Policing hair is not a new phenomenon. The Black community have had such a hard time of having natural hair recognised as a legitimate way of wearing their hair that films, documentaries have been made and legislation enacted to educate us. For years’ beauty standards have been Euro-centric and now we use the same standards to determine professionalism. We exclude children from schools, withhold jobs on the basis of this unspoken standard. And when we speak up, we are referred to as “stroppy” people of colour.
I don’t see the difference between the tights and the hair debate. I mean absolutely no disrespect to my esteemed legal Twitter colleagues but I am surprised so many of us make the distinction between hair and tights. I do however make the distinction of tying ones hair back for wigging up and every other occasion. Perhaps we as a sex have spent so long being told that something is simply the done thing we don’t think of it’s origin or its purpose. I am convinced the purpose is policing; whether it is policing sexuality or race.
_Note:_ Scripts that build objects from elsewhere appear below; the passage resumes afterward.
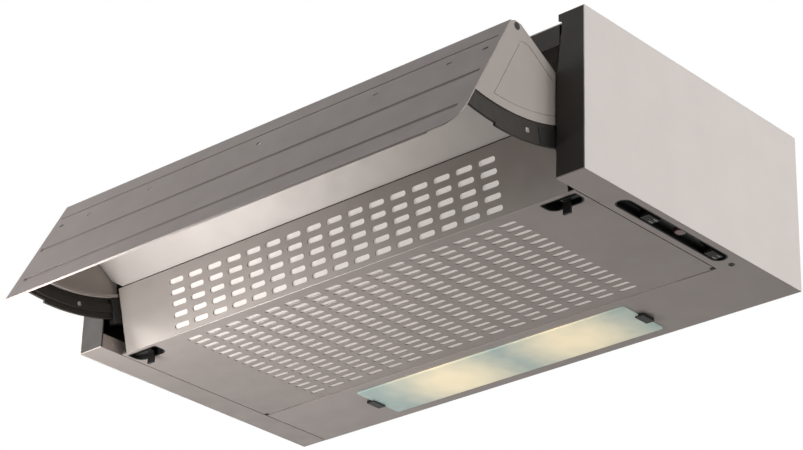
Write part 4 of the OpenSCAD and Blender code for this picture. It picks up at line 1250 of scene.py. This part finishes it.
@dataclass
class ControlStrip(Assembly):
    """The control recess in the right strip: tray, switch box, pilot lens and two slider knobs."""

    x: float = 284.0
    speed_y: float = 104.0
    light_y: float = 192.0
    knob_low: float = -0.8
    # the pale bars at each knob's end stand for its glints: painted highlights
    mark_x: float = 2.4
    mark_half: float = 0.35
    mark_y: Span = (1.6, 6.4)
    mark_z: Span = (-0.12, 0.05)
    mark_edge: float = 0.05
    looks: Looks = (
        Look(BLACK, 0.25, "control_tray"),
        Look(DARK, 0.3, "control_box"),
        Look(RED, 0.8, "pilot_lens", 4),
        Look(BLACK, 0.35, "light_slider", 3, Body.LIGHT),
        Look(BLACK, 0.35, "speed_slider", 3, Body.SPEED),
    )

    def build(self) -> None:
        """Dresses the parts, and adds the pale bars that stand for glints on the knobs: painted highlights.
        """
        super().build()
        self.glints("light", self.light_y, Body.LIGHT)
        self.glints("speed", self.speed_y, Body.SPEED)

    def glints(self, name: str, y: float, body: Body) -> None:
        """Adds the pale bars on a knob's face, which stand for its glints: painted highlights.

        Args:
            name: Name of the knob.
            y: Its middle behind the front plane.
            body: Body that it rides on.
        """
        mesh = bmesh.new()
        for side in (-1, 1):
            x = self.x + side * self.mark_x
            low, high = ((y + self.mark_y[i], self.knob_low + self.mark_z[i]) for i in (0, 1))
            box(mesh, (x - self.mark_half, *low), (x + self.mark_half, *high))
        piece = new_piece(f"{name}_knob_glints", mesh)
        soften(piece, self.mark_edge, 1)
        finish_piece(piece, body, GLINT_MARK)


@dataclass
class Blower(Assembly):
    """The blower in the motor chamber: housing, forward curved wheel, motor and bracket."""

    looks: Looks = (
        Look(DARK, 0.3, "blower_housing"),
        Look(ALLOY, 0.3, "motor"),
        Look(ALLOY, 0.2, "motor_bracket"),
        Look(BRIGHT, 0.1, "motor_shaft", body=Body.ROTOR),
        Look(DARK, 0, "blower_wheel", body=Body.ROTOR),
    )


@dataclass
class Outlet(Assembly):
    """The duct collar on the top panel with its two check flaps."""

    looks: Looks = (
        Look(BLACK, 0.4, "outlet_collar", 3),
        Look(DARK, 0.2, "front_flap", body=Body.FRONT_FLAP),
        Look(DARK, 0.2, "rear_flap", body=Body.REAR_FLAP),
        Look(BRIGHT, 0.1, "flap_pin"),
    )


@dataclass
class Electrics(Assembly):
    """Electrical parts in the motor chamber and the guide shoes of the rails."""

    looks: Looks = (
        Look(BLACK, 0.3, "cable_gland"),
        Look(WHITE, 0.5, "terminal_box"),
        Look(WHITE, 0.4, "capacitor"),
        Look(BLACK, 0.2, "microswitch"),
        Look(RED, 0.2, "switch_plunger", body=Body.PLUNGER),
        Look(BLACK, 0.35, "right_guide_shoe left_guide_shoe"),
    )


@dataclass
class Fasteners(Assembly):
    """Cross recessed pan head screws of the top panel, collar and control strip."""

    looks: Looks = (
        Look(SCREW, 0.15, "top_screws collar_screws"),
        Look(BLACK_SCREW, 0.15, "strip_screws"),
    )


def main() -> None:
    """Builds the scene in order and reports every piece."""
    logging.basicConfig(level=logging.INFO, format="%(message)s")
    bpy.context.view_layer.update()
    groups = (Studio, SheetBody, Visor, Grille, LampBay, ControlStrip, Blower, Outlet, Electrics, Fasteners)
    for group in groups:
        group().build()


if __name__ == "__main__":
    main()
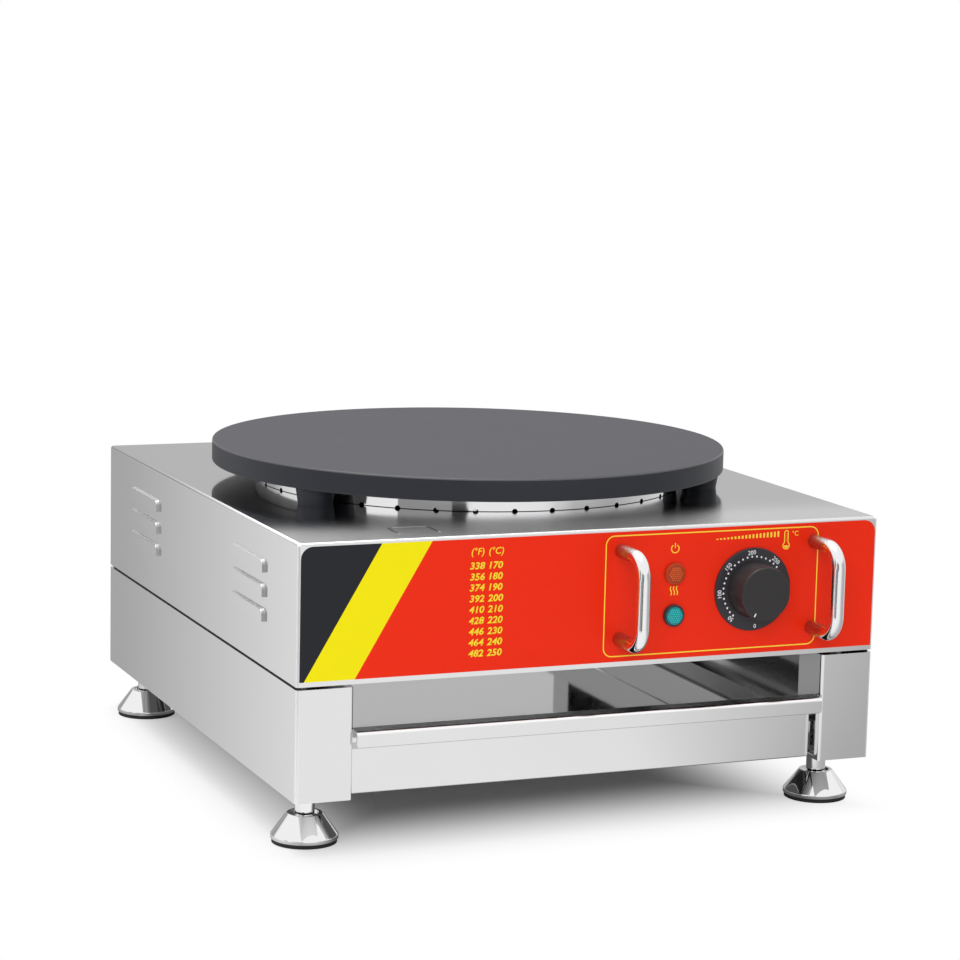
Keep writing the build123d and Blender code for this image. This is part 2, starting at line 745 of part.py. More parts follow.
# Studs go from the legs through the top of the housing to flanged nuts inside it.
stud_nut_face = housing_top - housing_sheet
with BuildPart() as plate_studs:
    with BuildSketch(Plane.XY.offset(housing_top + stud_depth)):
        with Locations(*plate_leg_places):
            Circle(stud_radius)
    extrude(amount=-stud_depth - housing_sheet - nut_flange_height - nut_height - bolt_end)

plate_studs.part.label = "plate_studs"
export_step(plate_studs.part, "parts/plate_studs.step")

with BuildPart() as plate_nuts:
    with BuildSketch(Plane.XY.offset(stud_nut_face)):
        with Locations(*plate_leg_places):
            Circle(nut_flange_radius)
            Circle(stud_radius, mode=Mode.SUBTRACT)
    extrude(amount=-nut_flange_height)
    with BuildSketch(Plane.XY.offset(stud_nut_face - nut_flange_height)):
        with Locations(*plate_leg_places):
            RegularPolygon(bolt_head_radius, 6)
            Circle(stud_radius, mode=Mode.SUBTRACT)
    extrude(amount=-nut_height)

plate_nuts.part.label = "plate_nuts"
export_step(plate_nuts.part, "parts/plate_nuts.step")

# The shield is a thin ring standing on the housing, notched along its foot so that
# spilt batter and steam can pass.
with BuildPart() as heat_shield_ring:
    with BuildSketch(Plane.XY.offset(housing_top)):
        with Locations((0, plate_y)):
            Circle(ring_radius)
            Circle(ring_radius - ring_sheet, mode=Mode.SUBTRACT)
    extrude(amount=plate_leg_height - ring_gap)
    with Locations((0, plate_y, housing_top)):
        with PolarLocations(ring_radius - ring_sheet / 2, notch_count):
            Cylinder(notch_radius, 4 * ring_sheet, rotation=(0, 90, 0), mode=Mode.SUBTRACT)

heat_shield_ring.part.label = "heat_shield_ring"
export_step(heat_shield_ring.part, "parts/heat_shield_ring.step")

# ---------------------------------------------------------------- heating

element_z = plate_bottom - element_tube_radius
gap_half_angle = element_gap_angle / 2
element_leg_places = [(r * cos(radians(90 + a)), plate_y + r * sin(radians(90 + a)))
                      for r in element_radii for a in (-gap_half_angle, gap_half_angle)]
element_start = radians(90 + gap_half_angle)
element_section = Plane(origin=(0, plate_y, 0), x_dir=(cos(element_start), sin(element_start), 0),
                        z_dir=(sin(element_start), -cos(element_start), 0))
for ring_name, ring_r, leg_pair in (("heating_element_outer", element_radii[0], element_leg_places[:2]),
                                    ("heating_element_inner", element_radii[1], element_leg_places[2:])):
    with BuildPart() as heating_element:
        with BuildSketch(element_section):
            with Locations((ring_r, element_z)):
                Circle(element_tube_radius)
        revolve(axis=Axis((0, plate_y, 0), (0, 0, 1)), revolution_arc=360 - element_gap_angle)
        with Locations(*[(x, y, element_z) for x, y in leg_pair]):
            Sphere(element_tube_radius)
        with BuildSketch(Plane.XY.offset(element_z)):
            with Locations(*leg_pair):
                Circle(element_tube_radius)
        extrude(amount=-element_leg_length)
        with BuildSketch(Plane.XY.offset(element_z - element_leg_length)):
            with Locations(*leg_pair):
                Circle(element_pin_radius)
        extrude(amount=-element_pin_length)
    heating_element.part.label = ring_name
    export_step(heating_element.part, f"parts/{ring_name}.step")

# A crossed clamp under the elements is bolted to the boss and presses them on the plate.
with BuildPart() as element_clamp:
    with BuildSketch(Plane.XY.offset(boss_bottom)):
        with Locations((0, plate_y)):
            Circle(plate_boss_radius)
            Rectangle(2 * clamp_reach, clamp_arm_width, rotation=45)
            Rectangle(2 * clamp_reach, clamp_arm_width, rotation=-45)
            Circle(clamp_bolt_radius, mode=Mode.SUBTRACT)
    extrude(amount=-clamp_sheet)

element_clamp.part.label = "element_clamp"
export_step(element_clamp.part, "parts/element_clamp.step")

clamp_bolt_face = boss_bottom - clamp_sheet
with BuildPart() as clamp_bolt:
    with BuildSketch(Plane.XY.offset(clamp_bolt_face)):
        with Locations((0, plate_y)):
            RegularPolygon(clamp_bolt_head_radius, 6)
    extrude(amount=-bolt_head_height)
    with BuildSketch(Plane.XY.offset(clamp_bolt_face)):
        with Locations((0, plate_y)):
            Circle(clamp_bolt_radius)
    extrude(amount=clamp_sheet + clamp_bolt_depth)

clamp_bolt.part.label = "clamp_bolt"
export_step(clamp_bolt.part, "parts/clamp_bolt.step")

# The dish hangs by its flange in the top of the housing and holds the insulation.
dish_floor = housing_top - dish_depth
bulb_y = plate_y - bulb_circle
capillary_drop_x = bulb_length / 2 + capillary_lead
with BuildPart() as reflector_dish:
    with BuildSketch(Plane.XY.offset(dish_floor)):
        with Locations((0, plate_y)):
            Circle(dish_radius)
    extrude(amount=dish_depth)
    fillet(reflector_dish.faces().sort_by(Axis.Z)[0].edges(), radius=dish_bottom_round)
    offset(amount=-dish_sheet, openings=reflector_dish.faces().sort_by(Axis.Z)[-1])
    with BuildSketch(Plane.XY.offset(housing_top)):
        with Locations((0, plate_y)):
            Circle(dish_radius + dish_flange)
            Circle(dish_radius - dish_sheet, mode=Mode.SUBTRACT)
    extrude(amount=dish_sheet)
    with BuildSketch(Plane.XY.offset(dish_floor)):
        with Locations(*element_leg_places):
            Circle(element_tube_radius + leg_clearance)
        with Locations((capillary_drop_x, bulb_y)):
            Circle(capillary_radius + leg_clearance)
    extrude(amount=dish_sheet, mode=Mode.SUBTRACT)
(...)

If you are policing a woman’s body it will inevitably be mired with misogyny because we still live in a misogynist society. It is not outlawed, it is not defeated, it is not eradicated! If someone wants to tell me otherwise in the shadow of Couzens, the Met’s and the polices’ failures, comments and sexist practices then I really have to question your motivations.
I don’t wish to be shouting annoyingly into the void of legal Twitter and I certainly do not want the profession to hate me. But to not question or call out sexism or racism is to betray the very qualities that I admire about this profession. So, until I tire, I guess I’ll be doing it again.